India declared its opposition to the initiative. Similarly, 70 WTO members announced that they would pursue discussions to develop a multilateral framework on investment facilitation. India remained aloof. Further, 87 members issued a statement creating an informal working group on MSMEs. Brazil, China, the EU, Japan and Russia joined in, but not India. The danger in keeping out of the discussions in an important area like e-commerce is that the proponents might go for a plurilateral agreement within or without the WTO. It is true that, at present, India’s e-commerce entities lack the strength to compete with giants in China and the developed countries. But if India joins the discussions, it can ask for being allowed to phase in its obligations and commitments. By remaining out of the early discussions, India will lose the opportunity of participating in shaping the possible agreement that might emerge.India has attached the highest priority to the issue of public stockholding for food security. In his statement at the plenary, India’s commerce minister declared that India could not envisage any negotiated outcome at the MC11, which did not include a permanent solution for the problem of public stockholding.
It is somewhat anomalous that while India has invested a lot of political capital on the issue, it has not submitted a well-designed proposal on it. Rather, it has been supporting a proposal of G33 seeking open-ended subsidisation, on which agreement will be virtually impossible at a time when the WTO members want to limit subsidies in agriculture. The corrective proposed in the G33 proposal for inflation in the minimum support price is also grossly insufficient to take care of India’s concerns. While there are some aspects on which possible problems need to be sorted, there is little justification for India to adopt such a high profile on the issue.

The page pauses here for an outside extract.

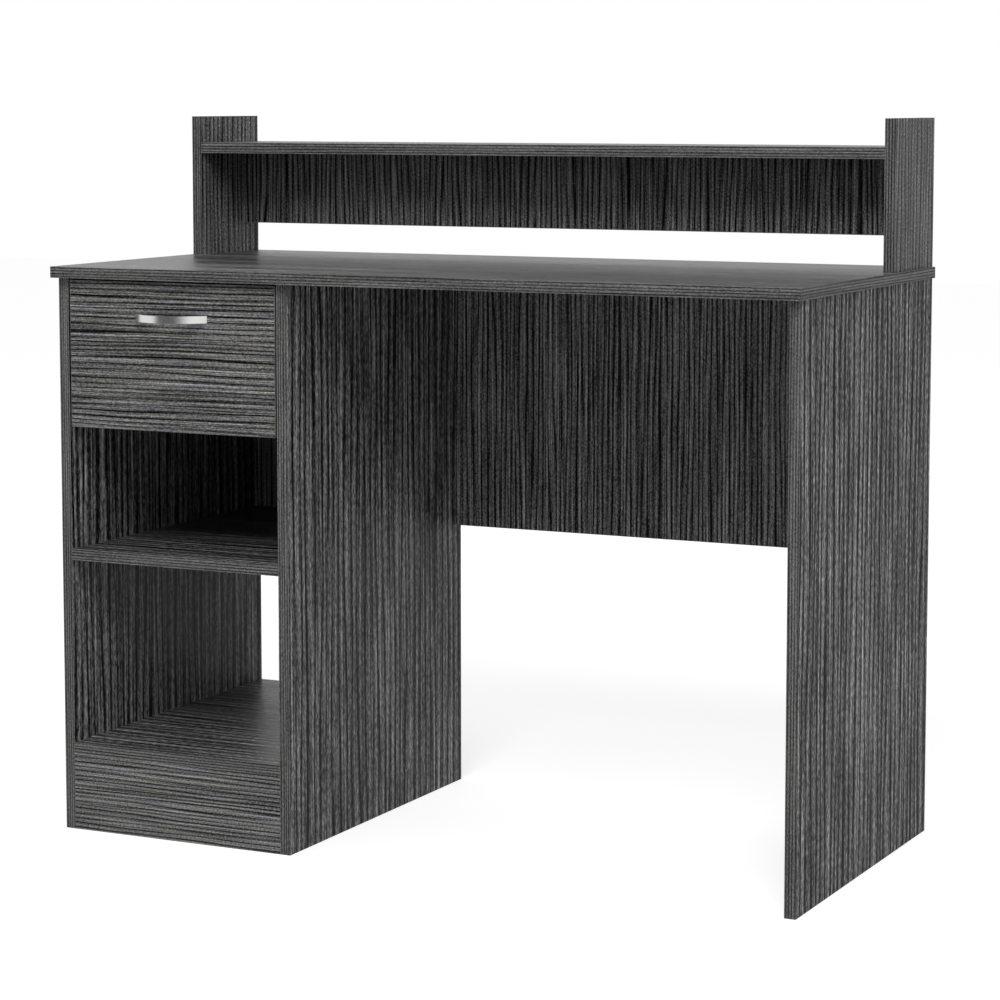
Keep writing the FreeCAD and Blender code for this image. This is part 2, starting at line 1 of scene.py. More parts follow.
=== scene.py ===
"""The looks of a computer desk: a finish for each board and fitting, a studio and a camera.

Lengths are metres in the desk's own frame, with +X to the right, +Y to the rear and +Z up.
"""

import logging
import math
from dataclasses import dataclass, replace
from enum import Enum
from typing import Any, Iterable, Optional, Union

import bmesh
import bpy
from mathutils import Matrix, Vector


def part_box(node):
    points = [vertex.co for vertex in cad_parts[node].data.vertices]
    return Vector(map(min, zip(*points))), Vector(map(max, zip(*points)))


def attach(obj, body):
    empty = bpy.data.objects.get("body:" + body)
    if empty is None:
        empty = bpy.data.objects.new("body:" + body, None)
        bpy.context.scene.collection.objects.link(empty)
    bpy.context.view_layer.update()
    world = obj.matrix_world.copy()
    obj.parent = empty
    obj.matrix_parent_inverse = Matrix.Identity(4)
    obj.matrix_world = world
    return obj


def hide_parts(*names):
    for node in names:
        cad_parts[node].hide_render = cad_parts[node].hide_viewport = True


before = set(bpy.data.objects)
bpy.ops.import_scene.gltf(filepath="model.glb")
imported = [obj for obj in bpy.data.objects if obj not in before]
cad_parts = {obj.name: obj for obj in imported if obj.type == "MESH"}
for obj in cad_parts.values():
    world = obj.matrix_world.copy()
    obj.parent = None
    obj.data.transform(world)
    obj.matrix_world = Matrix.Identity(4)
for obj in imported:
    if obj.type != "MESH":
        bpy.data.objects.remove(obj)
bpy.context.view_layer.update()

LOG = logging.getLogger("desk")
MM = 0.001
DISPLAY_GAMMA = 2.2
WELD_GAP = 0.01 * MM
SHARP_ANGLE = math.radians(40)
WHITE = (1.0, 1.0, 1.0)

BMesh = bmesh.types.BMesh
Material = bpy.types.Material
Socket = bpy.types.NodeSocket
Colour = tuple[float, float, float]
Point = tuple[float, float, float]
Pair = tuple[float, float]
Outline = list[Pair]
Edges = list[bmesh.types.BMEdge]
HeadAxes = tuple[Vector, Vector, Vector, Vector]
Place = list["Field"]
Number = Union["Field", float]
Paint = Union[Socket, Colour]


class Axis(Enum):
    """A direction of the desk's frame, by its index in a vector."""

    X = 0
    Y = 1
    Z = 2


def other_axis(first: Axis, second: Axis) -> Axis:
    """The axis square to both of these."""
    return Axis(3 - first.value - second.value)


class ShaderTree:
    """The nodes of one material or world, made through a single method."""

    def __init__(self, owner: Union[Material, bpy.types.World]) -> None:
        """Empty the owner's tree.

        Args:
            owner: the material or world whose nodes are made here.
        """
        owner.use_nodes = True
        self.tree = owner.node_tree
        self.tree.nodes.clear()

    def node(
        self,
        kind: str,
        settings: Optional[dict[str, Any]] = None,
        inputs: Optional[dict[str, Any]] = None,
    ) -> bpy.types.Node:
        """Add a node.

        Args:
            kind: the node's type without its ShaderNode prefix.
            settings: its own settings, set before its sockets.
            inputs: values or links for its sockets, by name or identifier.

        Returns:
            The new node.
        """
        made = self.tree.nodes.new("ShaderNode" + kind)
        for name, value in (settings or {}).items():
            setattr(made, name, value)
        for key, value in (inputs or {}).items():
            self.feed(find_socket(made.inputs, key), value)
        return made

    def feed(self, socket: Socket, value: Any) -> None:
        """Give a socket a link or a constant.

        Args:
            socket: the input that is set.
            value: a Field, an output socket, a colour or a number.
        """
        if isinstance(value, Field):
            self.tree.links.new(value.socket, socket)
        elif isinstance(value, Socket):
            self.tree.links.new(value, socket)
        elif socket.type == "RGBA" and len(value) == 3:
            socket.default_value = (*value, 1.0)
        else:
            socket.default_value = value

    def value(self, node: bpy.types.Node, output: str) -> "Field":
        """One of a node's outputs as a Field."""
        return Field(self, find_socket(node.outputs, output))

    def position(self) -> Place:
        """The shaded point on the piece itself.

        Returns:
            Its X, Y and Z.
        """
        place = self.node("TexCoord")
        parts = self.node("SeparateXYZ", inputs={"Vector": place.outputs["Object"]})
        return [self.value(parts, name) for name in "XYZ"]

    def noise(self, point: list[Number], detail: float, roughness: float = 0.55) -> "Field":
        """Smooth noise about 0.5.

        Args:
            point: three Fields or numbers, where one unit is one cell of the noise.
            detail: how many finer octaves are added.
            roughness: how strong each finer octave is.

        Returns:
            The noise, from 0 to 1.
        """
        vector = self.node("CombineXYZ", inputs=dict(zip("XYZ", point)))
        made = self.node(
            "TexNoise",
            {"noise_dimensions": "3D"},
            {"Vector": vector.outputs[0], "Scale": 1.0, "Detail": detail, "Roughness": roughness},
        )
        return self.value(made, "Fac")

    def mixed(self, factor: Number, first: Paint, second: Paint) -> Socket:
        """A colour between two.

        Args:
            factor: the share of the second.
            first: the colour at 0.
            second: the colour at 1.

        Returns:
            The colour.
        """
        made = self.node(
            "Mix",
            {"data_type": "RGBA"},
            {"Factor_Float": factor, "A_Color": first, "B_Color": second},
        )
        return find_socket(made.outputs, "Result_Color")

    def scaled(self, colour: Paint, amount: Number) -> Socket:
        """A colour times a number."""
        made = self.node("VectorMath", {"operation": "SCALE"}, {"Vector": colour, "Scale": amount})
        return made.outputs[0]

    def bumped(self, height: "Field", depth: float, strength: float) -> Socket:
        """A normal that follows a height.

        Args:
            height: from 0 to 1.
            depth: how deep 1 is.
            strength: the share of the bump that shows.

        Returns:
            The Bump node's output.
        """
        made = self.node("Bump", inputs={"Strength": strength, "Distance": depth, "Height": height})
        return made.outputs[0]

    def surface(self, inputs: dict[str, Any]) -> None:
        """End the tree in one principled shader with these inputs."""
        shader = self.node("BsdfPrincipled", inputs=inputs)
        self.node("OutputMaterial", inputs={"Surface": shader.outputs[0]})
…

It is also a fact that currently initiatives are being taken by the government to move from minimum support price to direct benefit transfer to the farmers. If these initiatives go forward, the need for India to have large food stocks may diminish considerably.
While precious little emerged from the MC11 to generate impulses towards multilateral trade liberalisation, there should be some relief that nothing happened in the opposite direction as well. There seems little danger at present of the WTO being plunged into an existential crisis.